7. LEAVING TOO MUCH FOR KIDS “French novelist Gaston Leroux, creator of The Phantom of the Opera, was almost destroyed in this way. When his father died suddenly, leaving him with a fortune of almost one million francs, Gaston abandoned his career and relaxed into a dissipated existence of gambling and pleasure in colorful Paris society. Within a year he had squandered his inheritance— another sadder but wiser prodigal. Solomon is warning us that accumulating mountains of money becomes meaningless to us within two seconds of death. In fact, the very reality of death strips our possessions of lasting significance.” Excerpt From: Jeremiah, David. “Searching for Heaven on Earth.”

8. STEWARDSHIP “How important it is, then, to keep God in the middle of our bank accounts, our possessions, and our portfolios. Picture your hands out in front of you, cupped together, palms up. In your open hands are all the things He has entrusted to you—money, cars, a home, furniture, everything. All of this is His gift (James 1:17). We are the stewards, and faithfulness is our charge. That means our hands must never close over the gifts, but remain open so that He may use them as required—and refill our hands.” Excerpt From: Jeremiah, David. “Searching for Heaven on Earth.”

9. UNCERTAINTY OF LIFE “It is said that on Veteran’s Day! November 11, 1963, President John F. Kennedy visited Arlington Cemetery to pay his respects to America’s fallen heroes.

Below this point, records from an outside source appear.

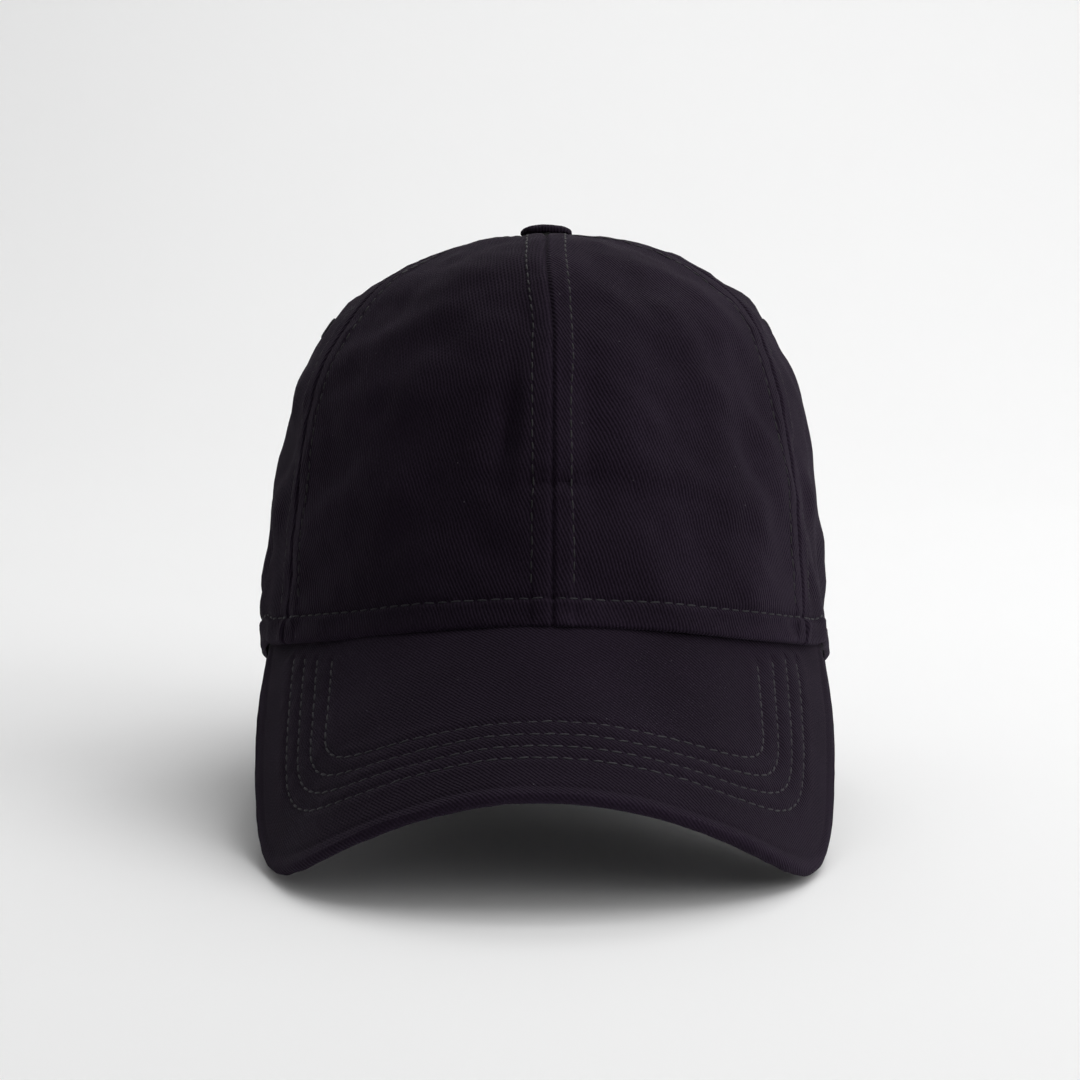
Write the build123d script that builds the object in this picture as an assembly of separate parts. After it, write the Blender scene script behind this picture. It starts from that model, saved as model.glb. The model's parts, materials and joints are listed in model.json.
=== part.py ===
from build123d import *
import os
from math import asin, cos, pi, radians, sin, sqrt

# Baseball cap with six crown panels, a curved visor and a self-fabric strap with a flip buckle.
# Crown frame: origin at the centre of the head opening, +Y to the back, +Z along the crown.
# Row frame: the cap stands on its visor corners and on the rear rim, floor at Z = 0.
# Left and right are the wearer's: left is +X.

# ---- head opening and crown ----
HALF_WIDTH = 88.9
HALF_LENGTH = 100.0
CROWN_HEIGHT = 138.0
BUTTON_AXIS_Y = -27.0
CROWN_TILT = 19.0
TOP_TILT = 0.17
FULLNESS = 2.7
CLOTH = 1.0
APEX_HOLE_R = 2.0
SIDE_ARCH = 8.0
VISOR_TUCK = 4.0
FRONT_SEAM_ANGLE = 73.4
REAR_SEAM_ANGLE = 135.0

# ---- visor ----
VISOR_DROOP = 24.7
VISOR_LENGTH = 78.0
VISOR_FLAT_HALF_WIDTH = 100.0
VISOR_WIDEST_STATION = 20.0
VISOR_SQUARENESS = 2.7
VISOR_THICK = 3.0
COVER = 0.7
BOARD_INSET = 1.4
VISOR_INNER_INSET = 3.0
VISOR_END_ANGLE = 76.0
BEND_R_SEAM = 106.0
BEND_R_FRONT = 82.0

# ---- rear opening, strap and buckle ----
OPENING_HALF_W = 42.0
OPENING_HEIGHT = 52.0
BINDING_W = 7.0
STRAP_CENTRE_Y = 18.0
STRAP_OUTER_R = 79.2
STRAP_THICK = 1.2
STRAP_LOW = 1.5
STRAP_WIDTH = 20.0
STRAP_LEFT_ARC = 43.0
STRAP_RIGHT_ARC = 46.0
GAP = 0.4
BUCKLE_START_ARC = 9.5
BUCKLE_END_ARC = 27.0
PLATE = 0.8
CHEEK = 1.0
CHEEK_HEIGHT = 6.4
PIN_ARC = 11.5
PIN_R = 0.8
PIN_RADIAL = 81.9
LEVER_TIP_ARC = 23.4
LEVER_BARREL_R = 1.7
LEVER_INNER_R = 79.6
LEVER_THICK = 1.2
BAR_ARC = 25.5
BAR_RADIAL = 81.2
BAR_R = 0.9
TAB_LOOP_R = 1.5
TAB_END_ARC = 41.0
TAB_INNER_R = 79.5
TAB_THICK = 0.8

# ---- linings and small parts ----
LINER_INSET = 1.1
TAPE_THICK = 0.6
TAPE_HALF_W = 6.0
SWEATBAND_INSET = 4.9
SWEATBAND_THICK = 1.2
SWEATBAND_HEIGHT = 32.0
SWEATBAND_END_ANGLE = 155.0
LABEL_INSET = 6.2
LABEL_THICK = 0.5
BUTTON_R = 8.2
BUTTON_HEIGHT = 3.0
EYELET_R = 4.0
EYELET_HOLE_R = 1.8

# ---- placing of the crown in the row frame ----
MID_Y = 26.72
REAR_LIFT = HALF_LENGTH * sin(radians(CROWN_TILT)) + 0.54


def stand(shape):
    """Tilt a crown-frame shape back onto the floor."""
    return Pos(0, MID_Y, REAR_LIFT) * Rot(-CROWN_TILT, 0, 0) * shape


def stand_point(x, y, z):
    """Row-frame position of a crown-frame point."""
    t = radians(CROWN_TILT)
    return Vector(x, MID_Y + y * cos(t) + z * sin(t), REAR_LIFT - y * sin(t) + z * cos(t))


def smooth(value, low, high):
    """Ease from 0 to 1 as value goes from low to high."""
    t = min(1.0, max(0.0, (value - low) / (high - low)))
    return t * t * (3 - 2 * t)


# ---- crown shell ----
def rim_height(x, y):
    """Lower edge of the crown above the head-opening plane."""
    arch = SIDE_ARCH * abs(x / HALF_WIDTH) ** 6
    if y < 0:
        return arch - VISOR_TUCK * (1 - smooth(abs(x), 78, 86))
    settle = (HALF_LENGTH - y) * sin(radians(CROWN_TILT)) / cos(radians(CROWN_TILT))
    return arch - settle * (1 - smooth(abs(x), 44, 72))


def rim_radius(angle, inset):
    """Distance from the button axis to the oval rim, measured along one meridian."""
    a = HALF_WIDTH - inset
    b = HALF_LENGTH - inset
    dx = sin(radians(angle))
    dy = -cos(radians(angle))
    qa = (dx / a) ** 2 + (dy / b) ** 2
    qb = 2 * BUTTON_AXIS_Y * dy / b**2
    qc = (BUTTON_AXIS_Y / b) ** 2 - 1
    return (-qb + sqrt(qb**2 - 4 * qa * qc)) / (2 * qa)


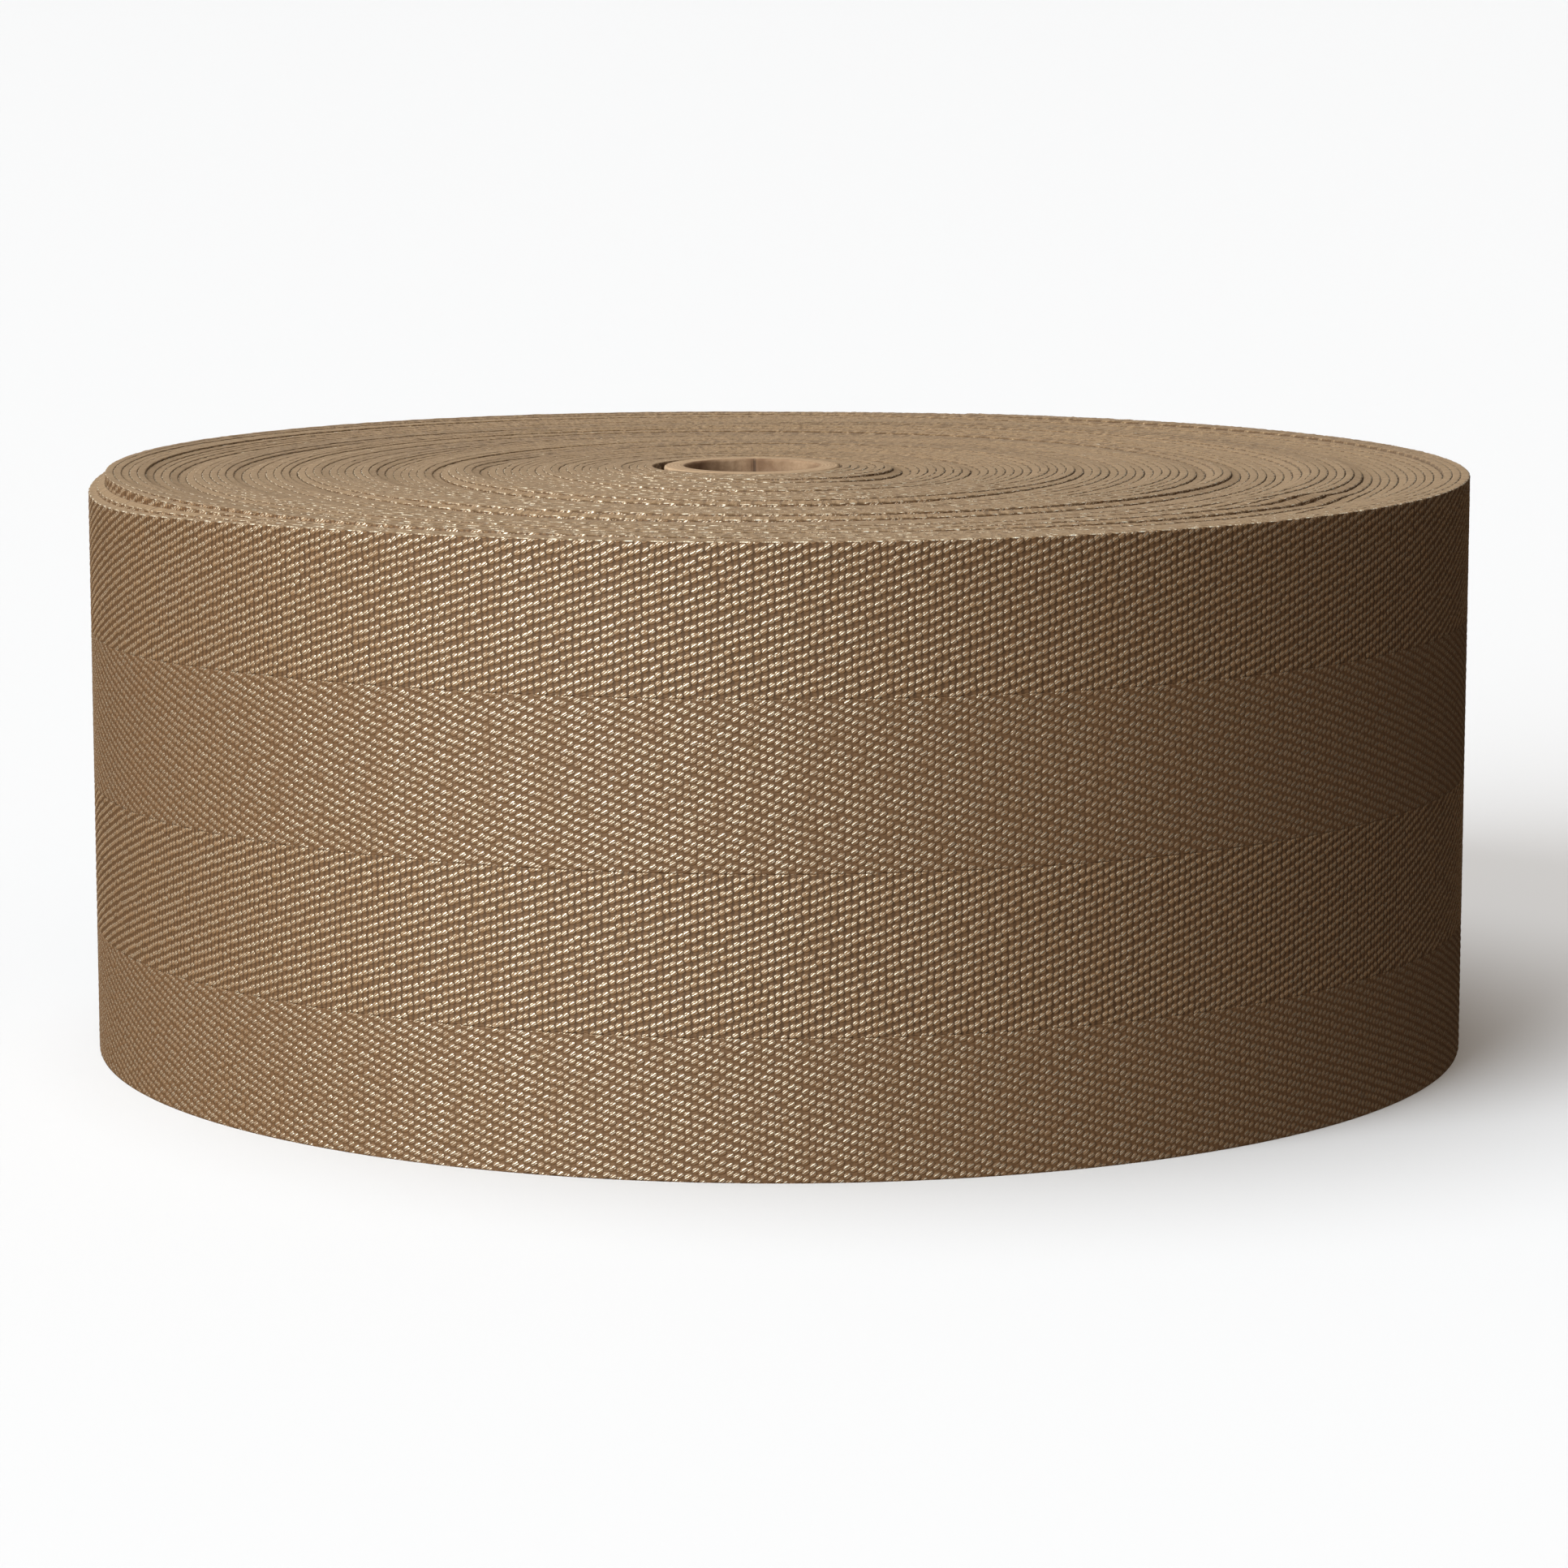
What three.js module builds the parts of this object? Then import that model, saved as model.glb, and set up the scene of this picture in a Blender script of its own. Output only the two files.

Gazing over the rolling Virginia hillside from Arlington House, he remarked, “It is so beautiful that I could stay here forever.” Two weeks later he returned in a flag-draped coffin to be buried beneath an eternal flame.” Excerpt From: Jeremiah, David. “Searching for Heaven on Earth.”

10. REPLENISHMENT “You are literally not the same person you were seven years ago physically.  Scientists tell us that every seven years we replenish all the cells within our bodies. What about spiritually?” Excerpt From: Jeremiah, David. “Searching for Heaven on Earth.”